I meant being able to limit I/O. I didn't mean to strictly distinguish
between "Upper limit" and "Proportional I/O control" in this context
because my understanding is that limiting I/O for a customer on how much
he is paying could be achieved using proportional control as well
(by doing a little math with the weights). Perhaps, the topic name might
have suggested that the discussion is only about "Upper limit" and not
so much about "Proportional I/O control". But, my intent is to arrive at
an acceptable mechanism that will allow limiting I/O.

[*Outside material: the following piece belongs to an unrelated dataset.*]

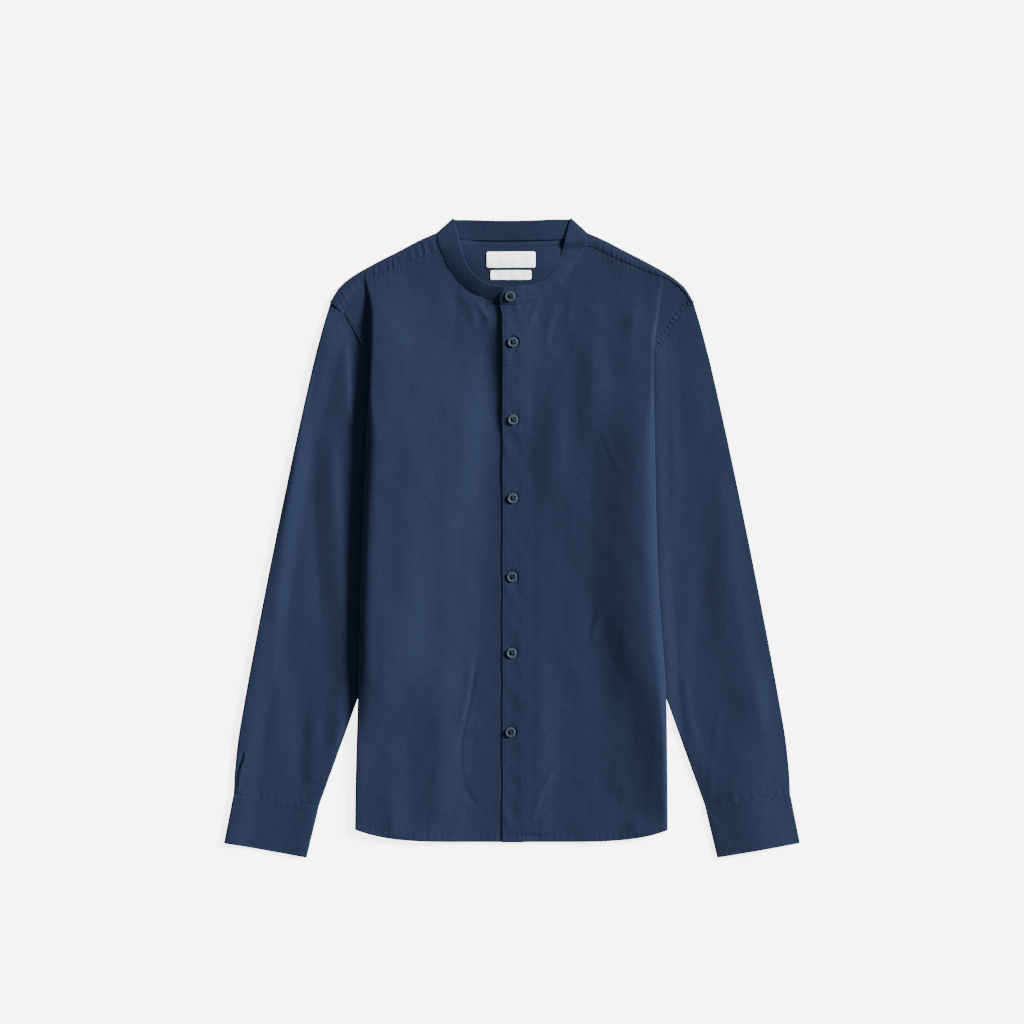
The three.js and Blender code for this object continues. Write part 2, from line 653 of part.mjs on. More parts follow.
function addSleeve(side) {
  const lengths = [0, 0.04, 0.1, 0.17, 0.25, 0.34, 0.43, 0.52, 0.6, 0.66, 0.71, 0.8, 0.9, 1];
  const headStart = 0.0012;                   // share of the length that keeps clear of the yoke
  const ringWidth = (length) => {
    const a = sleevePlan(length, 0);
    const b = sleevePlan(length, 1);
    return Math.hypot(a.x - b.x, a.y - b.y);
  };
  const pointAt = (i, j) => {
    const length = mix(headStart, 1, lengths[j]);
    const width = ringWidth(length);
    const place = tubePlaces(width, creaseAcross(side, length, width))[i];
    const plan = sleevePlan(length, place.d / width);
    const ride = sleeveRide(side, plan.x, plan.y, place.top);
    const outside = 1 - smooth(sleeveFull.innerTo, sleeveFull.innerFrom, plan.y);
    const head = smooth(0, sleeveFull.headTo, length);
    const outerFull = mix(shoulderRoll * 2 - layer, sleeveFull.outer, head);
    const fullness = { outer: outerFull, inner: sleeveFull.inner * outside };
    return new THREE.Vector3(side.sign * plan.x, plan.y, tubeHeight(place, width, cloth, fullness, ride));
  };
  const at = side.sign > 0 ? (i, j) => pointAt(tubeCount - 1 - i, j) : pointAt;
  const geometry = clothWall(tubeCount, lengths.length, at, cloth, { tube: true });
  addPiece(`sleeve_${side.key}`, geometry);
}

function addCuff(side) {
  const lengths = [0, 0.3, 0.7, 1];
  const pointAt = (i, j) => {
    const t = mix(seamSet / (cuffSeam.outerY - cuffEdge.outerY), 1, lengths[j]);
    const outer = { x: mix(cuffSeam.outerX, cuffEdge.outerX, t), y: mix(cuffSeam.outerY, cuffEdge.outerY, t) };
    const inner = { x: mix(cuffSeam.innerX, cuffEdge.innerX, t), y: mix(cuffSeam.innerY, cuffEdge.innerY, t) };
    const width = Math.hypot(outer.x - inner.x, outer.y - inner.y);
    const place = tubePlaces(width, width - bendRoom)[i];
    const across = place.d / width;
    const z = tubeHeight(place, width, cuffCloth, cuffFull, 0);
    return new THREE.Vector3(side.sign * mix(outer.x, inner.x, across), mix(outer.y, inner.y, across), z);
  };
  const at = side.sign > 0 ? (i, j) => pointAt(tubeCount - 1 - i, j) : pointAt;
  addPiece(`cuff_${side.key}`, clothWall(tubeCount, lengths.length, at, cuffCloth, { tube: true }));
}

// The collar band: from its under end up the right front, folded flat across the back, down to its over end.
function addCollar() {
  const backZ = bandCloth / 2;
  const underZ = frontLevel + gap;
  const overZ = frontLevel + 2 * layer;
  const foldZ = { seam: backLevel + 2 * shoulderRoll, edge: backZ + bandRoll };
  const columns = [];
  const frontColumn = (side, row) => {
    const over = side.sign > 0 ? overZ - underZ : 0;
    const level = underZ + over * (1 - smooth(bandOver.from, bandOver.to, row.seamX));
    const seamZ = mix(foldZ.seam, level, smooth(bandTurn.to, bandTurn.seam, row.seamX));
    const edgeZ = mix(foldZ.edge, seamZ + row.rise, smooth(bandTurn.to, bandTurn.edge, row.seamX));
    return {
      seam: new THREE.Vector3(side.sign * row.seamX, row.seamY, seamZ),
      edge: new THREE.Vector3(side.sign * row.edgeX, row.edgeY, edgeZ),
    };
  };
  const foldColumns = (side) => [90, 45, 0, -45, -90].map((angle) => {
    const bend = THREE.MathUtils.degToRad(angle);
    const out = new THREE.Vector2(bandFold.edgeY - bandFold.seamY, bandFold.seamX - bandFold.edgeX).normalize();
    const turned = (x, y, top) => {
      const radius = (top - backZ) / 2;
      const reach = radius * (Math.cos(bend) - 1);
      const z = backZ + radius * (1 + Math.sin(bend));
      return new THREE.Vector3(side.sign * (x + reach * out.x), y + reach * out.y, z);
    };
    return {
      seam: turned(bandFold.seamX, bandFold.seamY, foldZ.seam),
      edge: turned(bandFold.edgeX, bandFold.edgeY, foldZ.edge),
    };
  });
  bandTable.right.forEach((row) => columns.push(frontColumn(wearerRight, row)));
  columns.push(...foldColumns(wearerRight));
  for (const share of [-0.72, -0.36, 0, 0.36, 0.72]) {
    const seamX = share * bandBack.seamX;
    const edgeY = mix(bandBackEdge, bandFold.edgeY, share * share);
    const seamY = read(backNeckTable, "x", "y", Math.abs(seamX)) + bandBack.seamUp;
    columns.push({
      seam: new THREE.Vector3(seamX, seamY, backZ),
      edge: new THREE.Vector3(share * bandBack.edgeX, edgeY - bandBack.edgeDown, backZ),
    });
  }
  columns.push(...foldColumns(wearerLeft).reverse());
  bandTable.left.slice().reverse().forEach((row) => columns.push(frontColumn(wearerLeft, row)));
  const shares = [0, 0.3, 0.65, 1];
  const last = columns.length - 1;
  const endRound = [0, -4.6, -4.4, 0];
  const pointAt = (i, j) => {
    const { seam, edge } = columns[i];
    const point = seam.clone().lerp(edge, shares[j]);
    if (i === last) point.x += endRound[j];
    return point;
  };
  const at = (i, j) => pointAt(last - i, j);
  addPiece("collar_band", clothWall(columns.length, shares.length, at, bandCloth));
}

// A button turned on a lathe: a rounded rim round a shallow dish.
function buttonGeometry() {
  const { radius, thick, rim, dish, base, shoulder, sides } = button;
  const profile = [
    [0, 0],
    [radius - base, 0],
    [radius, thick * shoulder],
    [radius - rim, thick],
    [radius - 2 * rim - dish, thick - dish],
    [0, thick - dish],
  ];
  const turned = new THREE.LatheGeometry(profile.map(([r, z]) => new THREE.Vector2(r, z)), sides);
  turned.rotateX(Math.PI / 2);
  return turned;
}

function addButtons() {
  const material = () => new THREE.MeshStandardMaterial({ color: 0x52657a, roughness: 0.4, metalness: 0 });
  const seat = frontLevel + 2 * layer + cloth / 2 + gap;
  buttonTable.forEach((place, k) => {
    const mesh = addPiece(`button_${k + 1}`, buttonGeometry(), material());
    mesh.position.set(place.x, place.y, seat);
  });
  const mesh = addPiece("button_collar", buttonGeometry(), material());
  const row = bandTable.left[1];
  const width = row.edgeY - row.seamY;
  const share = (collarButton.y - row.seamY) / width;
  const tilt = Math.atan2(row.rise, width);
  const rideZ = frontLevel + 2 * layer + share * row.rise;
  const clear = bandCloth / 2 + gap;
  mesh.position.set(collarButton.x, collarButton.y - clear * Math.sin(tilt), rideZ + clear * Math.cos(tilt));
  mesh.rotation.set(tilt, 0, 0);
}

function addLabels() {
  for (const label of labels) {
    const corner = { x: label.x - label.width / 2, y: label.y - label.height / 2 };
    const across = (i) => corner.x + i * label.width;
    const pointAt = (i, j) => new THREE.Vector3(across(i), corner.y + j * label.height, frontLevel);
    const material = new THREE.MeshStandardMaterial({ color: 0xe9e9e4, roughness: 0.6, metalness: 0 });
    addPiece(label.name, clothWall(2, 2, pointAt, cloth), material);
  }
}

addBack();
addYoke();
addFronts();
addCollar();
for (const side of [wearerRight, wearerLeft]) {
  addSleeve(side);
  addCuff(side);
}
addButtons();
addLabels();

export default shirt;
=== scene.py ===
import bpy
import bmesh
import numpy as np
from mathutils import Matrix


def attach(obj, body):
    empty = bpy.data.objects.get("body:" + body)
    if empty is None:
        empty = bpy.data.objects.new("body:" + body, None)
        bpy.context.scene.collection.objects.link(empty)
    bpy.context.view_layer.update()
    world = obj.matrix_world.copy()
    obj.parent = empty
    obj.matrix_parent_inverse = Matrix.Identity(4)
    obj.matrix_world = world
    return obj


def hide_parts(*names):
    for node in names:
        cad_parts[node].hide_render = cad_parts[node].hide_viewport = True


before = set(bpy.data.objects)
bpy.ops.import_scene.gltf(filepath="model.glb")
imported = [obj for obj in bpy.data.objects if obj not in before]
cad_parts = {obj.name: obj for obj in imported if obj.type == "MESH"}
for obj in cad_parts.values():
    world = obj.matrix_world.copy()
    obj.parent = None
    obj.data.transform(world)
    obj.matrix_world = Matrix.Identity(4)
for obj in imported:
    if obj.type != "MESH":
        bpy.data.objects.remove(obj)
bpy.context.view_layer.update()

mm = 0.001

# Everything is worked out in millimetres: X across the shirt, Y up to the collar, Z off the floor.
# The wearer's right is at -X. A side is its key and the sign of its X, and its places are written for +X.
wearerRight = {"key": "right", "sign": -1}
wearerLeft = {"key": "left", "sign": 1}

layers = {
    "wall": 1.0,             # the solids' cloth
    "gap": 0.3,
    "cloth": 0.6,            # the shell drawn here
    "back": 0.5,             # middle of the back panel
}
step = layers["wall"] + layers["gap"]
frontLevel = layers["back"] + step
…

> And I think tejun wanted to implement throttling at block layer and
> wanted vm to adjust/respond to per group IO backlog when it comes
> to writting to dirty data/inodes.
> 
> Once we have take care of writeback problem then comes the issue
> of being able to associate a dirty inode/page to a cgroup. Not sure
> if something has happened on that front or not. In the past it was
> thought to be simple that one inode belongs to one IO cgroup.

Yes, this was discussed last year. But, not so much happened AFAIK.


Thanks

-- 
Suresh Jayaraman